“Once I felt so weak that the only thing I could think to do was start running.” Sebastian Junger
All of the following lines are from Freedom by Sebastian Junger, until I indicate otherwise.
We walked around four hundred miles and most nights we were the only people who knew where we were. There are many definitions of freedom but surely that is one of them.
Lots of things that look like freedom when you’re with other people are just a form of exile when you’re alone. (page 17)
The freedom that comes from being feared is tempting for people who have suffered that fear themselves.
Dominant men take up as much room as possible. They have significantly higher testosterone levels than nondominant men, and much lower levels of the stress hormone cortisol - both associated with disease resistance and leadership. Testosterone is correlated so strongly with both aggression and wide facial structures in men that it’s possible to predict roughly how much time a hockey player will spend in the penalty box during a season by measuring the width of his face. Winning a fight or athletic competition boosts testosterone levels which in turn make dominant men more likely to win the next one.
Unconscious submission is devastating to a person’s chances of winning a fight. Boxers who show a smile, a classic appeasement cue, pre-fight are less likely to win than men who only frown.
“The only time to communicate weakness is to manipulate. Only the weak mind adds suffering to circumstance.”
One of God’s great oversights is that dogs don’t live as long as men, I thought. And that men don’t move as fast as dogs.
If you can’t run a mile with all your gear you’ve got too much gear.
A survey of hundreds of NA tribes found 90% of ones with no large food surpluses had no political inequality. Social stratification was found in almost 90% of tribes that did stockpile food or monopolize its production.
How do ordinary people protect their freedom in the face of such highly centralized state control?
The Great Virtue of hunter-gatherer societies is the leaders don’t have more rights, only more prestige. Unlike monarchs they can’t leverage their power to gain access to wealth and resources, and they can’t skirt the rules and laws that govern everybody else.
Kings were expected to lead their armies in person, putting them in the midst of hack slaughter that spares no one. That could qualify as rough egalitarianism but the last european monarch to die in combat was King James IV of Scotland who invaded England in 1513 with 30k soldiers and clergy. He saw a third of his force annihilated before he was cut down. 30 years earlier King Richard III of England had been unhorsed and killed at Bosworth Field. After those battles, the kingly virtue of fighting alongside noblemen and commoners began to die out, and monarchs were content to order other men to do their fighting and dying for them.
Democracy insists leaders be accountable. Leaders who aren’t willing to make sacrifices aren’t leaders. They’re opportunists. Opportunists rarely have common good in mind. Easy to spot; they lie, blame others for failures and are unapologetic cowards. Wealthy nations can survive with that kind of leadership but insurgencies and uprisings probably won’t. In those groups, leaders, like their followers, are prepared to die for the cause.
Otherwise.
I’ve always been drawn to insurgencies. Underdogs. The resistance. Code Name Kids Next Door.
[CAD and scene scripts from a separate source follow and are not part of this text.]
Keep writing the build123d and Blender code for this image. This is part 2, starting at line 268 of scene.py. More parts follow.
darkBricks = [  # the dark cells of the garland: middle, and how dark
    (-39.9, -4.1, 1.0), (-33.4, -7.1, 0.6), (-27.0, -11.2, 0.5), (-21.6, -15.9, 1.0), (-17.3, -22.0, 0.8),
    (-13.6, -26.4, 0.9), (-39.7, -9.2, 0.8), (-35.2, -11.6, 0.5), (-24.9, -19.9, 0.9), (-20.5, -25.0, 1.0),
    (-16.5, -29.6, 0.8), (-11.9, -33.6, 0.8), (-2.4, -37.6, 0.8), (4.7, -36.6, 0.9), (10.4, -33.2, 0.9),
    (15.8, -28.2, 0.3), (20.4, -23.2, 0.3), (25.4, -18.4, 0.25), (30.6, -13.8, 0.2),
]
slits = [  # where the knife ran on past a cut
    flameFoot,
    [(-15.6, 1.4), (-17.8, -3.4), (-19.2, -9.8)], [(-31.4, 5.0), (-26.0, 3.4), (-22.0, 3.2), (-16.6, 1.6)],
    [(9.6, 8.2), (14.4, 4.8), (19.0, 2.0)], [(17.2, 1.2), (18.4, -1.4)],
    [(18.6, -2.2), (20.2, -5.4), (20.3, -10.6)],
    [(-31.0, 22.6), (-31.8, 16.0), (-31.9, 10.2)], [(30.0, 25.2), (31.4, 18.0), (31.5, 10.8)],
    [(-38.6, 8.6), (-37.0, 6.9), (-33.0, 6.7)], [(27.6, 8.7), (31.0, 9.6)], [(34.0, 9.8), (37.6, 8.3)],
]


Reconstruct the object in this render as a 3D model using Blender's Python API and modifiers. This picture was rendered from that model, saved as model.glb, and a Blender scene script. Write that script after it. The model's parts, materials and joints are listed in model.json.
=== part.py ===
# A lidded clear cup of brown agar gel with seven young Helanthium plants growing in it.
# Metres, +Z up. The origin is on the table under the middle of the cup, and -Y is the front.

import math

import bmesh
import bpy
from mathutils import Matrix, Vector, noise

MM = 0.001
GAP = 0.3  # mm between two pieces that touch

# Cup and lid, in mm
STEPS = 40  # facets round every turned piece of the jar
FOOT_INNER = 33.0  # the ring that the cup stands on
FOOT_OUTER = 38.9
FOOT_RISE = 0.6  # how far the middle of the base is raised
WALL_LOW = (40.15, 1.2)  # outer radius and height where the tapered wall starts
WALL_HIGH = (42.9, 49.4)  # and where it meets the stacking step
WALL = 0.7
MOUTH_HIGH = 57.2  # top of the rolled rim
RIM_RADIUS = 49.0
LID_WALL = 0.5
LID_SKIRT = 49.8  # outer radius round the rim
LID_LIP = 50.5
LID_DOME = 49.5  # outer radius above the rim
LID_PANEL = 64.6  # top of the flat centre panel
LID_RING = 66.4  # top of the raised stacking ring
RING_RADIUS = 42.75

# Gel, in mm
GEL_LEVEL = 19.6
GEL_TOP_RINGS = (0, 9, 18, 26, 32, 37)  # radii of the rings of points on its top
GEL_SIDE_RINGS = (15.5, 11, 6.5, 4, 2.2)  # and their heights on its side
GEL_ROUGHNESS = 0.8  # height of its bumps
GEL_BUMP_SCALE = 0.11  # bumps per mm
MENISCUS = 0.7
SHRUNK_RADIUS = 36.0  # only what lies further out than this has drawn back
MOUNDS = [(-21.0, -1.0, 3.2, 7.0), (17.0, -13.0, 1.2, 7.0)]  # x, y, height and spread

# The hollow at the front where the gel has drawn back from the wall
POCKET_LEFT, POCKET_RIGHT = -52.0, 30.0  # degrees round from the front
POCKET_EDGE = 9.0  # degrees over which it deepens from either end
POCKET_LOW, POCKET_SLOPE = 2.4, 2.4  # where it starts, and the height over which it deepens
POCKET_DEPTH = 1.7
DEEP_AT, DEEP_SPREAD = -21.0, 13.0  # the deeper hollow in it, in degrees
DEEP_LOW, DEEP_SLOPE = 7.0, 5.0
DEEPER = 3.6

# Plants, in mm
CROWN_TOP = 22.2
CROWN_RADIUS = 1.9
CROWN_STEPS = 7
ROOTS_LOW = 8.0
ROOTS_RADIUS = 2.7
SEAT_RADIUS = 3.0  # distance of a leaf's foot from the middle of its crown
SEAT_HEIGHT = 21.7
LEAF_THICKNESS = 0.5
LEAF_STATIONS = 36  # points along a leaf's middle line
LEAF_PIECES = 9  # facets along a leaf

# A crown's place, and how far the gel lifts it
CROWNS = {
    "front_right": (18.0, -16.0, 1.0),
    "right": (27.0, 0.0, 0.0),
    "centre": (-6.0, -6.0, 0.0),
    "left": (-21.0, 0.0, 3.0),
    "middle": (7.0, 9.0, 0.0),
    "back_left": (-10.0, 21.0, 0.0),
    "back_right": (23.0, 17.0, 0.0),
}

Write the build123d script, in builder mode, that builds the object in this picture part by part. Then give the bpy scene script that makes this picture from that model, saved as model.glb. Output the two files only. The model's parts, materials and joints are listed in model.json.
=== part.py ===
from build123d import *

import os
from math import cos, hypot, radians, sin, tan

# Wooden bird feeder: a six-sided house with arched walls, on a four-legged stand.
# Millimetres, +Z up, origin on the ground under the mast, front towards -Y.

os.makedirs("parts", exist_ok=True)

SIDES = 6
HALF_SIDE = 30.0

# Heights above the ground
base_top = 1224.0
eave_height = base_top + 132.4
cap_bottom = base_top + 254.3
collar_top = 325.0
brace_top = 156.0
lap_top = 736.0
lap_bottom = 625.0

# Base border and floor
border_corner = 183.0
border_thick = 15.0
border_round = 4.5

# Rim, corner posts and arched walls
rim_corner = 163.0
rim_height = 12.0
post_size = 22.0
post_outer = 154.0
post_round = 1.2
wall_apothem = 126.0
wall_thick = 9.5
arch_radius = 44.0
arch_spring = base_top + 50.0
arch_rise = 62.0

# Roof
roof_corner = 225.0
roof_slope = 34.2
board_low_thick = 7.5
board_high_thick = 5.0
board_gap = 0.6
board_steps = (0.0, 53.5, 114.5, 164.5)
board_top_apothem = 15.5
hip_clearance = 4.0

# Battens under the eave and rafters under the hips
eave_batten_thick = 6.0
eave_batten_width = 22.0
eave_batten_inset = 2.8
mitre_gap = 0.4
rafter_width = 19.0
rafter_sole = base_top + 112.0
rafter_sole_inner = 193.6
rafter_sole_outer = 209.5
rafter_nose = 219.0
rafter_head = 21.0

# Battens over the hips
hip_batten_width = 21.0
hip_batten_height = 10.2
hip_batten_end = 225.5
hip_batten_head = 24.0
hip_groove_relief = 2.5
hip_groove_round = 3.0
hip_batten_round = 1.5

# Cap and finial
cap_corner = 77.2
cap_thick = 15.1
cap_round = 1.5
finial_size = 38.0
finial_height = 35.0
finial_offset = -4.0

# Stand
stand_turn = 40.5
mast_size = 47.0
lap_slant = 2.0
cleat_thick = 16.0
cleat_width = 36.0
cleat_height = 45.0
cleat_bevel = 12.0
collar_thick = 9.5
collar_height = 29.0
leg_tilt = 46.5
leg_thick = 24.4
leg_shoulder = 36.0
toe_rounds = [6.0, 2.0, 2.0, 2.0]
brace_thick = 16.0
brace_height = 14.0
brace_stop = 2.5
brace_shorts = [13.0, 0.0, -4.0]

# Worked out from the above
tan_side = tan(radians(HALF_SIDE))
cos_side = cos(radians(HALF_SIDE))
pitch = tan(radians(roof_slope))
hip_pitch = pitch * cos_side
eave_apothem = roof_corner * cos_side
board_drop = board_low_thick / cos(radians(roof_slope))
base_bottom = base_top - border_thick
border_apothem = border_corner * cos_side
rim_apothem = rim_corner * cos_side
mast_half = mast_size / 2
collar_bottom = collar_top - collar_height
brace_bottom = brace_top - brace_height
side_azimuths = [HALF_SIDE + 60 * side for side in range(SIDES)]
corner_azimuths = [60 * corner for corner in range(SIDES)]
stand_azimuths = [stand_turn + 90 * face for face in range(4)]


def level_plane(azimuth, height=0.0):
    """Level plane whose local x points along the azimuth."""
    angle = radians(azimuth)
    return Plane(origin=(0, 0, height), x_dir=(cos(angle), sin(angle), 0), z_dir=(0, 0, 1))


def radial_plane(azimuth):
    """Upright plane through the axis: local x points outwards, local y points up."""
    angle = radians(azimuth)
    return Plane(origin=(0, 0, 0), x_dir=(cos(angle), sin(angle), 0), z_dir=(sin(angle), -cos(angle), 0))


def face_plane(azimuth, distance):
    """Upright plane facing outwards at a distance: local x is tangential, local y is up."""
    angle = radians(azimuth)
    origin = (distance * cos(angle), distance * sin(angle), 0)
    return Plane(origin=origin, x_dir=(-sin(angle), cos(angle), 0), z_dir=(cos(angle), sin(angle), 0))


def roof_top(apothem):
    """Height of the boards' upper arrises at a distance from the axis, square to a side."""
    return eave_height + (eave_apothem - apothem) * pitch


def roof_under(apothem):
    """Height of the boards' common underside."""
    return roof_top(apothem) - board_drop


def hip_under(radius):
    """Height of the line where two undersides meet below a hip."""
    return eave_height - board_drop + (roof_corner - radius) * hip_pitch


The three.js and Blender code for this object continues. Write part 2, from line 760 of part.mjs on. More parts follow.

Sebastian points out that these are egalitarian tribes with the most badass leaders. Me, obviously.
One man’s freedom is another man’s struggle.
Freedom is a vision.
Freedom is a hallucination.
Absolute freedom is an illusion.
Freedom, for me, is the absence of lies and dissonance.
wrote about freedom in the pathless path. He referenced the work of Eric Fromm. “[The] Positive version of freedom is more than the freedom to act, it’s the “realization of the individual's potential, together with his ability to live actively and spontaneously.”“Those freed from oppression but unable to develop a positive version of freedom were destined to be filled with feelings of separateness and anxiety.”
This is true. I lived through it. I’ve tasted the confusion of freedom. It’s like Junger said, “Lots of things that look like freedom [a bunch of money] when you’re with other people are just a form of exile when you’re alone.”
Your money is worthless if there’s no people to share it with.
Exile lives among the deepest of human fears.
So too, should too much freedom at the wrong time.
Freedom is the ability to choose your problems. If you don’t choose, then you don’t have freedom.